In her article "Art and the Law," written after being served with obscenity allegations but before the ensuing trial, Heap pointed out the irony of being prosecuted for printing the thoughts of the character Gerty MacDowell, "an innocent, simple, childish girl," in attempts to protect the minds of young women. Heap first asks "If the young girl corrupts, can she also be corrupted?" and goes on to quip, "If there is anything I really fear it is the mind of the young girl". She also argued that:

Mr. Joyce was not teaching early Egyptian perversions nor inventing new ones. Girls lean back everywhere, showing lace and silk stockings; wear low-cut sleeveless blouses, breathless bathing suits; men think thoughts and have emotions about these things everywhere—seldom as delicately and imaginatively as Mr. Bloom—and no one is corrupted. Can merely reading about the thoughts he thinks corrupt a man when his thoughts do not?

Although the trial was ostensibly concerned with the "Nausicaa" episode, a number of scholars, such as Holly Baggett, Jane Marek and Adam Parkes, argue that it was motivated against the iconoclastic character of the magazine and its "politically radical lesbian" editors. Though Quinn defended Anderson and Heap in the trial, in his letters to Ezra Pound, Quinn expressed distaste for his defendants. In a letter from October 16, 1920, Quinn wrote, "I have no interest at all in defending people who are stupidly and brazenly and Sapphoistically and pederastically and urinally, and menstrually violat[ing] the law, and think they are courageous". Anderson and Heap faced not only a hostile prosecution and judges indifferent to the literary merits of Ulysses, but also a defense attorney who, in some ways, sided with the prosecution. In Baroness Elsa: Gender, Dada and Everyday Modernity: A Cultural Biography, Irene Gammel argues that the trial was ultimately a battle over women's issues and the paternalist functions of obscenity laws at the time . Gammel asserts that Baroness Elsa von Freytag-Loringhoven, a prolific contributor of poetry to The Little Review, became the magazine's figurehead in a fight for authority in determining the subject matter women should be able to write about and read.
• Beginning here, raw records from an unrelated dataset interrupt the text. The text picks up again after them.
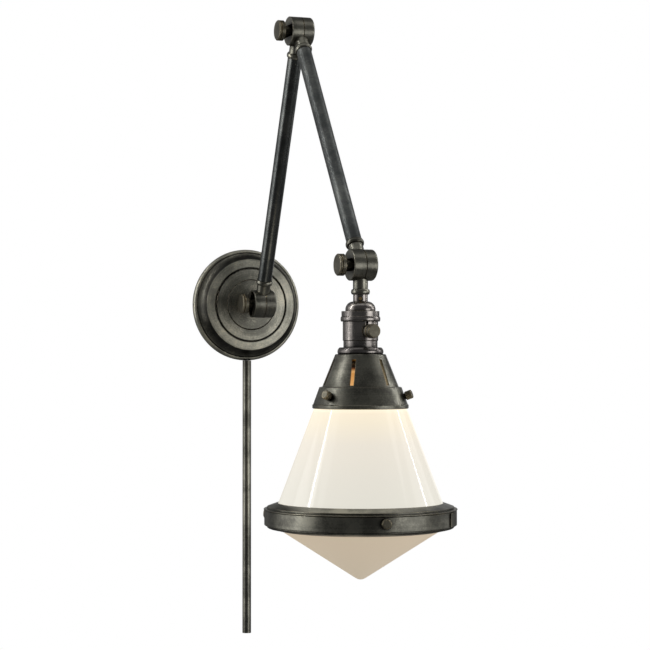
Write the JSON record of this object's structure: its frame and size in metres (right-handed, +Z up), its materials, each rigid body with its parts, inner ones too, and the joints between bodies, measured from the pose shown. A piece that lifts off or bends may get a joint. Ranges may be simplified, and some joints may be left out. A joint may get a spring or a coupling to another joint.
{
  "type": "swing arm wall sconce",
  "caption": "Wall light with a round stepped canopy, two jointed swinging arms, a conical opal glass shade in a banded ring, and a metal cord cover down the wall.",
  "frame": {"origin": "centre of the canopy's back face, on the wall plane and midway between the two wall screw holes", "axes": "+Y into the wall, -Y toward the room, +Z up, +X to the right seen from the room"},
  "size_m": [0.1814, 0.4383, 0.6505],
  "materials": {
    "bronze": "aged dark bronze, satin",
    "tube_bronze": "aged dark bronze, satin",
    "socket_bronze": "aged dark bronze, polished",
    "knob_bronze": "aged bronze with worn edges",
    "brass": "machined",
    "steel": "zinc plated",
    "black_rubber": "matte",
    "fibre": "matte",
    "insulator": "matte",
    "lead_covering": "smooth",
    "opal_glass": "glossy opal",
    "satin_glass": "satin opal",
    "bulb_glass": "frosted"
  },
  "bodies": {
    "wall_plate": {"canopy": "bronze", "mounting_bracket": "steel", "canopy_set_screws": "steel", "stem_bushing": "bronze", "cord_cover": "bronze", "cord_grommet": "black_rubber"},
    "swivel": {"swivel_nipple": "brass", "swivel_locknut": "brass", "swivel_washer": "bronze", "wall_joint_fixed_half": "bronze", "wall_joint_bolt": "steel", "wall_joint_friction_washer": "fibre"},
    "lower_arm": {"wall_joint_moving_half": "bronze", "wall_joint_wave_washer": "steel", "lower_arm_tube": "tube_bronze", "lower_arm_plugs": "brass", "lower_arm_nipples": "brass", "lower_arm_leads": "lead_covering", "elbow_fixed_half": "bronze", "elbow_bolt": "steel", "elbow_friction_washer": "fibre"},
    "upper_arm": {"elbow_moving_half": "bronze", "elbow_wave_washer": "steel", "upper_arm_tube": "tube_bronze", "upper_arm_plugs": "brass", "upper_arm_nipples": "brass", "upper_arm_leads": "lead_covering", "shade_joint_fixed_half": "bronze", "shade_joint_bolt": "steel", "shade_joint_friction_washer": "fibre"},
    "shade_head": {"shade_joint_moving_half": "bronze", "shade_joint_wave_washer": "steel", "shade_nipple": "brass", "shade_leads": "lead_covering", "socket_cap": "socket_bronze", "cap_set_screw": "brass", "socket_shell": "socket_bronze", "socket_liner": "fibre", "socket_interior": "insulator", "screw_shell": "brass", "center_contact": "brass", "shade_clamp_ring": "socket_bronze", "holder_lock_ring": "brass", "shade_holder": "bronze", "holder_thumbscrews": "knob_bronze", "upper_glass": "opal_glass", "upper_ring": "bronze", "ring_band": "bronze", "band_splice": "bronze", "ring_screws": "knob_bronze", "glass_gasket": "black_rubber", "glass_retaining_ring": "steel"},
    "lower_shade": {"lower_glass": "satin_glass", "lower_ring": "bronze"},
    "bulb": {"bulb_glass": "bulb_glass", "bulb_base": "brass"},
    "switch": {"switch_knob": "knob_bronze"},
    "wall_tension_knob": {"wall_joint_knob": "knob_bronze"},
    "elbow_tension_knob": {"elbow_knob": "knob_bronze"},
    "shade_tension_knob": {"shade_joint_knob": "knob_bronze"}
  },
  "joints": [
    {"name": "wall_swivel", "type": "hinge", "parent": "wall_plate", "child": "swivel", "pos_m": [0, 0, 0], "axis": [0, 1, 0], "range_deg": [-90, 90]},
    {"name": "wall_knuckle", "type": "hinge", "parent": "swivel", "child": "lower_arm", "pos_m": [0, -0.0544, 0], "axis": [1, 0, 0], "range_deg": [-22, 30]},
    {"name": "elbow_knuckle", "type": "hinge", "parent": "lower_arm", "child": "upper_arm", "pos_m": [0, -0.17258, 0.27574], "axis": [1, 0, 0], "range_deg": [-120, 0]},
    {"name": "shade_knuckle", "type": "hinge", "parent": "upper_arm", "child": "shade_head", "pos_m": [0, -0.3438, 0.0294], "axis": [1, 0, 0], "range_deg": [-120, 30]},
    {"name": "lower_shade_release", "type": "slide", "parent": "shade_head", "child": "lower_shade", "axis": [0, 0, -1], "range_m": [0, 0.03]},
    {"name": "bulb_turn", "type": "hinge", "parent": "shade_head", "child": "bulb", "pos_m": [0, -0.3438, 0.0294], "axis": [0, 0, 1], "continuous": true},
    {"name": "switch_turn", "type": "hinge", "parent": "shade_head", "child": "switch", "pos_m": [0, -0.3438, -0.0329], "axis": [0, -1, 0], "continuous": true},
    {"name": "wall_knob_turn", "type": "hinge", "parent": "swivel", "child": "wall_tension_knob", "pos_m": [0, -0.0544, 0], "axis": [1, 0, 0], "range_deg": [0, 360]},
    {"name": "elbow_knob_turn", "type": "hinge", "parent": "lower_arm", "child": "elbow_tension_knob", "pos_m": [0, -0.17258, 0.27574], "axis": [1, 0, 0], "range_deg": [0, 360]},
    {"name": "shade_knob_turn", "type": "hinge", "parent": "upper_arm", "child": "shade_tension_knob", "pos_m": [0, -0.3438, 0.0294], "axis": [1, 0, 0], "range_deg": [0, 360]}
  ]
}
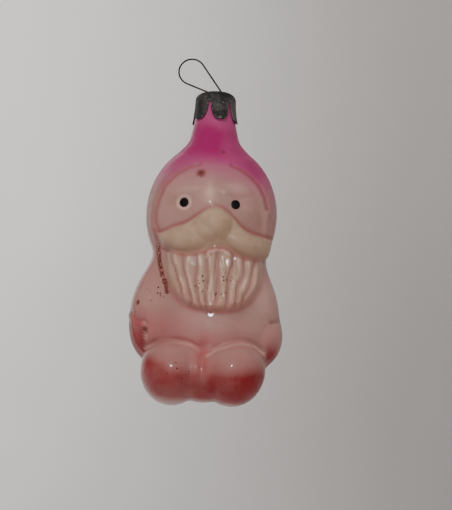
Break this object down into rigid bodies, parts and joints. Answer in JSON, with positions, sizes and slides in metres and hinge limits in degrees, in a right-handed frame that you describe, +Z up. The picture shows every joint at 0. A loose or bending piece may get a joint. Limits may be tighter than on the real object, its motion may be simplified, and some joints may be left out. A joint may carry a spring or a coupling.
{
  "type": "glass christmas ornament",
  "caption": "Hollow blown-glass hanging ornament of a seated, bearded gnome, with a petal cap and a sprung wire hanger loop.",
  "frame": {"origin": "the point inside the top of the hanger's loop that rests on a hook", "axes": "+Z up along the figure, +X to the viewer's right, the figure faces -Y"},
  "size_m": [0.0387, 0.0282, 0.0893],
  "materials": {
    "lacquered_glass": "glossy lacquer over silvered glass, pink hood, cream beard, red knees",
    "eye_enamel": "glossy black enamel",
    "cap_tinplate": "tarnished, nearly black",
    "hanger_steel": "blackened spring wire"
  },
  "bodies": {
    "hanger": {"hanger_wire": "hanger_steel"},
    "cap": {"cap": "cap_tinplate"},
    "glass": {"glass_body": "lacquered_glass", "eye_dot_left": "eye_enamel", "eye_dot_right": "eye_enamel"}
  },
  "joints": [
    {"name": "hanger_rock", "type": "hinge", "parent": "hanger", "child": "cap", "pos_m": [0.00639, 0, -0.00936], "axis": [1, 0, 0], "range_deg": [-15, 15]},
    {"name": "cap_pull", "type": "slide", "parent": "cap", "child": "glass", "axis": [0, 0, -1], "range_m": [0, 0.03]}
  ]
}
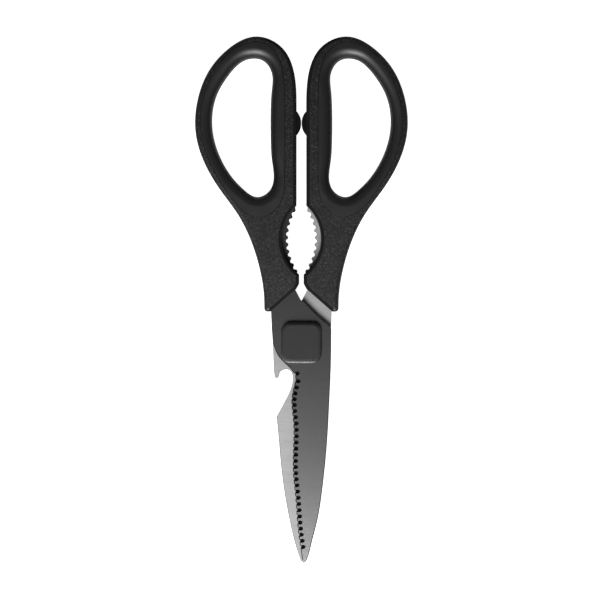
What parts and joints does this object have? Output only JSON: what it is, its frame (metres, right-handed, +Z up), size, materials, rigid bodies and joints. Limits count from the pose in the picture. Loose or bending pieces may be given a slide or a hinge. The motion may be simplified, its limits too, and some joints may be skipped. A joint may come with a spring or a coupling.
{
  "type": "kitchen shears",
  "caption": "Kitchen shears with a serrated blade, a bottle opener notch, a toothed gripping jaw and soft lined finger loops, opening about a capped pivot.",
  "frame": {"origin": "on the pivot axis, in the plane of the surface that the shears lie on (the rear cap's back face)", "axes": "+X to the right as seen from the front, +Y along the handles and away from the blades, +Z up the pivot axis and out of the front face"},
  "size_m": [0.0914, 0.2263, 0.0126],
  "materials": {
    "blade_steel": "brushed along the blade",
    "hardware_steel": "plain machined",
    "handle_plastic": "finely grained, black",
    "soft_liner": "smooth, satin, black",
    "cap_plastic": "smooth, satin, dark grey"
  },
  "bodies": {
    "rear_half": {"rear_blade": "blade_steel", "right_handle_front_shell": "handle_plastic", "right_handle_back_shell": "handle_plastic", "right_loop_liner": "soft_liner", "right_stop_bumper": "soft_liner", "right_lower_tang_pin": "hardware_steel", "right_upper_tang_pin": "hardware_steel", "pivot_washer": "hardware_steel", "rear_cap": "cap_plastic"},
    "front_half": {"front_blade": "blade_steel", "left_handle_front_shell": "handle_plastic", "left_handle_back_shell": "handle_plastic", "left_loop_liner": "soft_liner", "left_stop_bumper": "soft_liner", "left_lower_tang_pin": "hardware_steel", "left_upper_tang_pin": "hardware_steel", "pivot_bolt": "hardware_steel", "flat_washer": "hardware_steel", "spring_washer": "hardware_steel", "pivot_nut": "hardware_steel", "front_cap": "cap_plastic"}
  },
  "joints": [
    {"name": "blade_pivot", "type": "hinge", "parent": "rear_half", "child": "front_half", "pos_m": [0, 0, 0], "axis": [0, 0, 1], "range_deg": [0, 80]}
  ]
}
Gammel writes, "If Heap was the field marshall for The Little Review's vanguard battle against puritan conventions and traditional sexual aesthetics, then the Baroness was to become its fighting machine".

Though effectively banned in the United States, Ulysses was published in Paris by Sylvia Beach in 1922, one year after the trial. Not until the 1933 case United States v. One Book Called Ulysses could the novel be published in the United States without fear of prosecution.